We started off again across the countryside towards Kinsale. It was a little fishing port, which we got to knock around in for almost an hour. Mom went to an antique show (didn't really find anything) and I and Lisa went to a bookstore. I bought my daughter's kids some little books about Irish folktales.
Lisdoonvarna--matchmaker capital of Ireland

Gorgeous rose window
After Kinsale with its colorful charm we piled into the van and stopped, almost like it was a whim, at St. Finbarr's Cathedral. Apparently there is usually a charge to go in. But I was following Cathy, whose husband, Ross, had already paid and gone in. She said that she was in search of her husband and paid. I think the guy at the counter thought that was me who said that, because I said I couldn't go in as I didn't have the fee. 
He said, “No worries. Go in and find your husband.” I didn't correct him and went and stuck to the rest of the people in the tour.
See, hear, speak, and read no evil


I love this juxtaposition of illumination and windows
What a gorgeous cathedral! Astonishingly so. It evidently has the most Old and New Testament themed stained glass windows anywhere. They were so VIBRANT with color. Gorgeous! They also had a cannonball on a chain hanging there, and lots of coats of arms and an illuminated scroll bearing the names of those who died in WWII. 

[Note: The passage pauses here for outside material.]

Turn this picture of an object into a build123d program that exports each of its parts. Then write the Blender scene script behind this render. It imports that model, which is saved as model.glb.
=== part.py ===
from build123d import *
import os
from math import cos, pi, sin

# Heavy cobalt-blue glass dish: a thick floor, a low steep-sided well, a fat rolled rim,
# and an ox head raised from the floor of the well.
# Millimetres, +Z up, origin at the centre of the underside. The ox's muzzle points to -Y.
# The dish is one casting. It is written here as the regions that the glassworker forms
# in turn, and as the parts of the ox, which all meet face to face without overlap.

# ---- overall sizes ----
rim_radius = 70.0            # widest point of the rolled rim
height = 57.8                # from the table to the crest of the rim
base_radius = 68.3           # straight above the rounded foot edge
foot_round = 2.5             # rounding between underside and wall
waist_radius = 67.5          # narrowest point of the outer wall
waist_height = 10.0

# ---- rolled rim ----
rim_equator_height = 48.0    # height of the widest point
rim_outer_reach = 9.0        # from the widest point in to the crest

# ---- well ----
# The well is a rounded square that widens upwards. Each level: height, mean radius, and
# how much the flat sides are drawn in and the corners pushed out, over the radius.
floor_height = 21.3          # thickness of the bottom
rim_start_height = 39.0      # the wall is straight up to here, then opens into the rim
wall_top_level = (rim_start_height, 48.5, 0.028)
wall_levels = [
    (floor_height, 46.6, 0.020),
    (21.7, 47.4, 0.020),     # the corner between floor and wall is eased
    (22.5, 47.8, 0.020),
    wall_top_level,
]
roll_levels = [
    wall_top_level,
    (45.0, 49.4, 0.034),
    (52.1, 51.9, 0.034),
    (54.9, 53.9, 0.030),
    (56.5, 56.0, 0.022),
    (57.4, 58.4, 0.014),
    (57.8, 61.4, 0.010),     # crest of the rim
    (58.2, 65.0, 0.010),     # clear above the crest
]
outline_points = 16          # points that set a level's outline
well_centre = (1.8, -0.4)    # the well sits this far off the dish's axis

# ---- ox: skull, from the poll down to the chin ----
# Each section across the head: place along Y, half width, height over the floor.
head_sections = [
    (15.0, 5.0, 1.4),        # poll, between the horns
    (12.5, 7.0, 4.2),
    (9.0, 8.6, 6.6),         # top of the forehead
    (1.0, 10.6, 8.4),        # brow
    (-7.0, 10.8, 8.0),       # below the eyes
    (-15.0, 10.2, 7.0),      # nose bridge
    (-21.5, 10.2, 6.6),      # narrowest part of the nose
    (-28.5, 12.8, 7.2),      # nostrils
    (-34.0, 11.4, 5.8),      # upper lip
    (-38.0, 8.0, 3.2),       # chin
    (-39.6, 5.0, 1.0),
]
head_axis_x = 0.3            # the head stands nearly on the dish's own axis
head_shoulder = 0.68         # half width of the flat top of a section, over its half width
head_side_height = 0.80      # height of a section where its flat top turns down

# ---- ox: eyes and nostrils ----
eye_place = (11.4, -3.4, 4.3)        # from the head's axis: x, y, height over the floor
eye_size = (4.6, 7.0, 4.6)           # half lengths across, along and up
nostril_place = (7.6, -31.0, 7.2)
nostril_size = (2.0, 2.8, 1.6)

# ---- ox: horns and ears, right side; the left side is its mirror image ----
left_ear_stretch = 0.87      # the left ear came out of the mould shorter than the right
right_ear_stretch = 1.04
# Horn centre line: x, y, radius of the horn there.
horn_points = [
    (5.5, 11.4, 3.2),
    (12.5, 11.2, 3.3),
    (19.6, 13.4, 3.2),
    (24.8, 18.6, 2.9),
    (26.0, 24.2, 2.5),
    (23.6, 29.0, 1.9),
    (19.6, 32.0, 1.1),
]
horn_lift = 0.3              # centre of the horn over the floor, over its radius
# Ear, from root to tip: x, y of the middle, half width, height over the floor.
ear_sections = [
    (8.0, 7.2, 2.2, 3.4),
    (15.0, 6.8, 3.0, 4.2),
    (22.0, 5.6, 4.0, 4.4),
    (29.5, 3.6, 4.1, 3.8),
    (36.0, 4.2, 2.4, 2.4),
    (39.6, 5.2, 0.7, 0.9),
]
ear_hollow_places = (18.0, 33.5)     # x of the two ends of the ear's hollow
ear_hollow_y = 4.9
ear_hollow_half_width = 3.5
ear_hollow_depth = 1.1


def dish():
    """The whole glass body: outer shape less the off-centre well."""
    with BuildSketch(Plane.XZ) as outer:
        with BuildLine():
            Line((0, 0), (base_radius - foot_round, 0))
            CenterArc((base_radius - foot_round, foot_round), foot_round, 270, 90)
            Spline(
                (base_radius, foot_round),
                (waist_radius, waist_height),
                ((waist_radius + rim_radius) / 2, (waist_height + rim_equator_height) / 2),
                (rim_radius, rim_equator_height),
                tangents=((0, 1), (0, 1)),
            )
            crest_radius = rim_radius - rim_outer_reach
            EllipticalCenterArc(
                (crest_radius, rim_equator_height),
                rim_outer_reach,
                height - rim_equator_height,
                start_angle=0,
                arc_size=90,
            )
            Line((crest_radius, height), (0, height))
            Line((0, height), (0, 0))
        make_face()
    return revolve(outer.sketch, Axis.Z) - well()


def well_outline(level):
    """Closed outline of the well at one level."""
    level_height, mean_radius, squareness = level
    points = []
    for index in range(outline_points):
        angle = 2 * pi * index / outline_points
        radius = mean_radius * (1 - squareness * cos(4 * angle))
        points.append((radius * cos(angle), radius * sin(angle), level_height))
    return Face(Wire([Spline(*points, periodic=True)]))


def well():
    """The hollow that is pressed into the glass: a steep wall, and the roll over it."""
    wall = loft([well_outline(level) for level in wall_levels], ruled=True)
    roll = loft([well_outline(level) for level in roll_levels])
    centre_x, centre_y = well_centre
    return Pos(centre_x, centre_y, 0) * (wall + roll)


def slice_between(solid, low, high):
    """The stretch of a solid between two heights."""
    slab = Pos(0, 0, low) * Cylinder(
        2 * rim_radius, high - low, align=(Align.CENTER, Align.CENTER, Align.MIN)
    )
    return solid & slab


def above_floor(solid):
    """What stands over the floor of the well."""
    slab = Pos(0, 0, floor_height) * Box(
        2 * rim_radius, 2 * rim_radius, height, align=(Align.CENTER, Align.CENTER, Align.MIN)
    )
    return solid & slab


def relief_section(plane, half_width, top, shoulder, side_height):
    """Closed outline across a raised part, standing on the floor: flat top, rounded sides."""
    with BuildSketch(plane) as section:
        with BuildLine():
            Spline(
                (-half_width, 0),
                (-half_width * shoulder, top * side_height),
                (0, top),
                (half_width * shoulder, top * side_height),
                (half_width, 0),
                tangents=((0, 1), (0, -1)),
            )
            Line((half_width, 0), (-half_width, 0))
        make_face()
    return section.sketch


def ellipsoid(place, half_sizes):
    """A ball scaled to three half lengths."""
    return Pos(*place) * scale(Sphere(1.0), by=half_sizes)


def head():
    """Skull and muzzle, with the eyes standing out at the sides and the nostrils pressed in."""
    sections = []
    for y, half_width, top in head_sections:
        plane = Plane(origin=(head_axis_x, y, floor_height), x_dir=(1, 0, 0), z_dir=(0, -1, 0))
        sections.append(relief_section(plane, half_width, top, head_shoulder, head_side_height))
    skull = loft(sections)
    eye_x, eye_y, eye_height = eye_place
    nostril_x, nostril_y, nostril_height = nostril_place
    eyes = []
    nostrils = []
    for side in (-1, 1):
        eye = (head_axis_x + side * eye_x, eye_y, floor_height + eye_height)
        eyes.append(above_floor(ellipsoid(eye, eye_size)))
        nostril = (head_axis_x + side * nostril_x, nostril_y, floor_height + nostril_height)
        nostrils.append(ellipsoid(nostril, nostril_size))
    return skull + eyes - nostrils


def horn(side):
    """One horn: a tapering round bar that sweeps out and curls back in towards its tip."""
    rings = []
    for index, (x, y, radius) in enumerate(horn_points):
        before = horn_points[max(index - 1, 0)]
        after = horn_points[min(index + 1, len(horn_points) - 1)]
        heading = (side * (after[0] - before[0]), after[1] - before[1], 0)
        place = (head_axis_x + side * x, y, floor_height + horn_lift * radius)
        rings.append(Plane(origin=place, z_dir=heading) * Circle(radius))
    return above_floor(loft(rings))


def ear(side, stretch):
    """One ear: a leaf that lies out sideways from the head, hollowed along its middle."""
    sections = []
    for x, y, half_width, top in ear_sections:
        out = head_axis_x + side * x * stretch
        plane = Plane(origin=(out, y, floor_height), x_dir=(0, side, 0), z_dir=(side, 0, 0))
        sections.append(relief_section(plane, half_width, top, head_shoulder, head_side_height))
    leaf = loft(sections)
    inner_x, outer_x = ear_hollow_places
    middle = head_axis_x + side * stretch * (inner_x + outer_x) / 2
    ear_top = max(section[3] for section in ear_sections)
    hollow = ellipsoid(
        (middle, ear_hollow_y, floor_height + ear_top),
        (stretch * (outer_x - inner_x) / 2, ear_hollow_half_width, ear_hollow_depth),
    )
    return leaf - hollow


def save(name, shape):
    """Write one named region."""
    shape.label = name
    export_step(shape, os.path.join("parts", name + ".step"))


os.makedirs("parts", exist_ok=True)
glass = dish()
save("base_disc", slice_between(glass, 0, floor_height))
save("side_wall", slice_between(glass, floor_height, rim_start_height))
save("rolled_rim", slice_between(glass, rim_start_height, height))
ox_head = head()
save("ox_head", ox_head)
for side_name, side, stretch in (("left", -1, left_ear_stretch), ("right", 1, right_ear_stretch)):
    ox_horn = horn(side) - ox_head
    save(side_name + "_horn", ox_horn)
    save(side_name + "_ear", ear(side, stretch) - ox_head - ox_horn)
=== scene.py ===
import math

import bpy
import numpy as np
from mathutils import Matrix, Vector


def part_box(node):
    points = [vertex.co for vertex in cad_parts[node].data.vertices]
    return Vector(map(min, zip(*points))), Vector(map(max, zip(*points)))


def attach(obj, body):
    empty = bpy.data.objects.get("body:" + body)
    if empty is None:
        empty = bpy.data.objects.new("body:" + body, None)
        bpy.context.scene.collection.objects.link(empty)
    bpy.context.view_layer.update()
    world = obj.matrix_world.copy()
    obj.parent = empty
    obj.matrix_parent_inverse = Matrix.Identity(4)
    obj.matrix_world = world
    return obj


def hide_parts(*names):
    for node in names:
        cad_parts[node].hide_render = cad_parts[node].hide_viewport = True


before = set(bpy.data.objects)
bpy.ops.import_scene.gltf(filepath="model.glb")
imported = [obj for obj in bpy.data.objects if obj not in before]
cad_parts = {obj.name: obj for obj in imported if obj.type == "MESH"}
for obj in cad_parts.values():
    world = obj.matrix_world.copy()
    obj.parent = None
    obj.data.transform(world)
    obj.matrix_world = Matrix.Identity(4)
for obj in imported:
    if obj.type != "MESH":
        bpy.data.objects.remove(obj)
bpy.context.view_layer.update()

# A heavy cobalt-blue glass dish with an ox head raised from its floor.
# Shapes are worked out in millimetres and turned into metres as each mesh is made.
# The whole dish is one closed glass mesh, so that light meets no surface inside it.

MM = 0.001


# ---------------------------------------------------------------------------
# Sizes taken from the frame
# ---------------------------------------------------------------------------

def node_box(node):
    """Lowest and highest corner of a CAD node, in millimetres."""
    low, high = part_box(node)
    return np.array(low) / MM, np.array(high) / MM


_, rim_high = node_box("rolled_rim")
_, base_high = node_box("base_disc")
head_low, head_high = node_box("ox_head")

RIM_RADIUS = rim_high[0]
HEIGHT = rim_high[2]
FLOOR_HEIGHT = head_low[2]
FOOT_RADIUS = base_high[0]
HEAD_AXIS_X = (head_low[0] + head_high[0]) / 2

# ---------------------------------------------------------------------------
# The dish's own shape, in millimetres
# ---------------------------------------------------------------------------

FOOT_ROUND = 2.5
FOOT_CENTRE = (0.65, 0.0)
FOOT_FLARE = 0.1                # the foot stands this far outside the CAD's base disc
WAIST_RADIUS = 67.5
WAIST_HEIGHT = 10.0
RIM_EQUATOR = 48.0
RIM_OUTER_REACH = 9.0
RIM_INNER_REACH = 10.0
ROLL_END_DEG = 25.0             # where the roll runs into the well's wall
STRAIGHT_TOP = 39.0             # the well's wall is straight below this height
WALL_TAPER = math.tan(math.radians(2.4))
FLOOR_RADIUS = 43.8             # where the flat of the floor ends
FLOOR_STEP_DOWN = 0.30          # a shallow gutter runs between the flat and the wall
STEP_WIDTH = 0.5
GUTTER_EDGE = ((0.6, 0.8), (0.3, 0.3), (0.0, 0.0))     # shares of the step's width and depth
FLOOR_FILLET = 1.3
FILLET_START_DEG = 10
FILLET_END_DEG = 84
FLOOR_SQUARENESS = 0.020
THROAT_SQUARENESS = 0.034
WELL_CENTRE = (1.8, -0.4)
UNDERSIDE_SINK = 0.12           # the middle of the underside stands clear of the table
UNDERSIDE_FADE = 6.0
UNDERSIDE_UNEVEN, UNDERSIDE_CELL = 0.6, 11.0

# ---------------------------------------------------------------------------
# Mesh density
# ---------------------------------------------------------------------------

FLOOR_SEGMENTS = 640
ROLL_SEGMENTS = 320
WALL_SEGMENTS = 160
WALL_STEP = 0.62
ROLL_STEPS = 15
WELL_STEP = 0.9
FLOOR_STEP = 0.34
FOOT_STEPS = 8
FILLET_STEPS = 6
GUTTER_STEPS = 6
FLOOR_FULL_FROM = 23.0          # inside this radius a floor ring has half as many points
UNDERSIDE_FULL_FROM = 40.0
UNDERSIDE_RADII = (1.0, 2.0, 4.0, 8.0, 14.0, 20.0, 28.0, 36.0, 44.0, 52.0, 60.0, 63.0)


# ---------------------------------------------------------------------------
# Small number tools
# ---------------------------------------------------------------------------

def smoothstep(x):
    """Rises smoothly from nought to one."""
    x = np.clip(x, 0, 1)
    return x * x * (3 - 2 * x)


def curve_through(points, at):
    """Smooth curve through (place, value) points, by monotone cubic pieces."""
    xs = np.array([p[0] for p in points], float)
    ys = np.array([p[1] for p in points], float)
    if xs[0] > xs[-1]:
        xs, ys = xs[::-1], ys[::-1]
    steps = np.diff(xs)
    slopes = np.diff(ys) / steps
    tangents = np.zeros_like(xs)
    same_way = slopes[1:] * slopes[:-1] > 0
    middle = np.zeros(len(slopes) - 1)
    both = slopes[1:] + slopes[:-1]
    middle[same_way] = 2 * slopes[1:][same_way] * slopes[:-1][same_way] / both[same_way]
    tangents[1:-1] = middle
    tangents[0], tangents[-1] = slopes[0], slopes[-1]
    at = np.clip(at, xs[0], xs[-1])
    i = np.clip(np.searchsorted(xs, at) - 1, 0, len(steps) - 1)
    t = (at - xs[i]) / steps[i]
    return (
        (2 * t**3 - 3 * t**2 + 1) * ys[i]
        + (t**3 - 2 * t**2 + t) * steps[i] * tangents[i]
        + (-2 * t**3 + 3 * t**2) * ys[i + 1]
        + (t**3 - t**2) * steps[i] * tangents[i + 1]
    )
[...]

I can't imagine something like that in one of our churches or temples. Also there was a display involving an angel with two trumpets which once sat on the top of the steeple (Moroni anyone?). The story is that when that angel blows his trumps, the people of that town have a one hour jump on knowledge that the Apocalypse is happening. The thing is, I never saw that angel. I'm thinking he has gone to stand atop one of the Temples somewhere. I took lots of pictures there.

Waiting for Vizzini
Silly Jane kissed the stone
Blarney in the spring
Afterwards, we stopped at perhaps Ireland's biggest tourist draw. Blarney castle was actually fun to climb around in. Again, treacherous circular steps up to the towers, incredibly uneven floors, panting climbers, and no roof above. I took pics of several of the signs, climbed everywhere, took pictures out the arrow slits. 

I climbed up with Ju and a few others to kiss the stone. Somehow I don't have that picture, though. Lisa waited with Mom for a bit. I know Mom eventually got to the top, but I stopped waiting for Lisa. So, again, I got forgotten. Somehow they found the dungeon, which I did not. I found the Oubliette, though. I did meet Ross and Cathy in the Poison Garden, though. He did this weird chirp and his wife did too until they found each other. It was really effective. You could hear that chirp everywhere.

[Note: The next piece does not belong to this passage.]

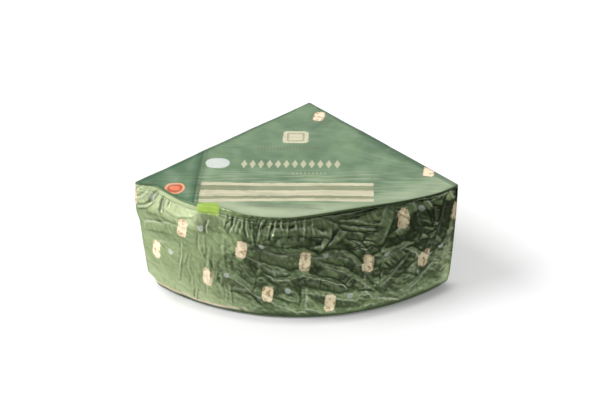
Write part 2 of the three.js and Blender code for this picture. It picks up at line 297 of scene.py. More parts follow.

Ju and I at Blarney Castle
Anywho, I lost them too. I ended up going into the Rockery and doing the Wishing Stairs thing and seeing the Standing Stones, the Abbey, the dolmen and a dozen other beautiful features of the grounds. Everywhere there were riots of flowers and HUGE ancient oaks. But I'd had it with going everywhere alone, so I walked away back to the Woolen Mill Hotel where we were staying.
Gravestone in Sneem
Standing stones at Blarney gardens

Dungeon at Blarney

After a nice bath, I felt much better. Mom and I launched ourselves into the rain to find a place to eat, hopefully with the girls. Only we never found them and Mom had already eaten. They'd gone for soup for me, but I didn't want soup. I wonder what happened to it.

That night, because it was Mother's Day, we talked to our husbands on the girls' phones. I found out they gave us pie at church and my family ate all of it.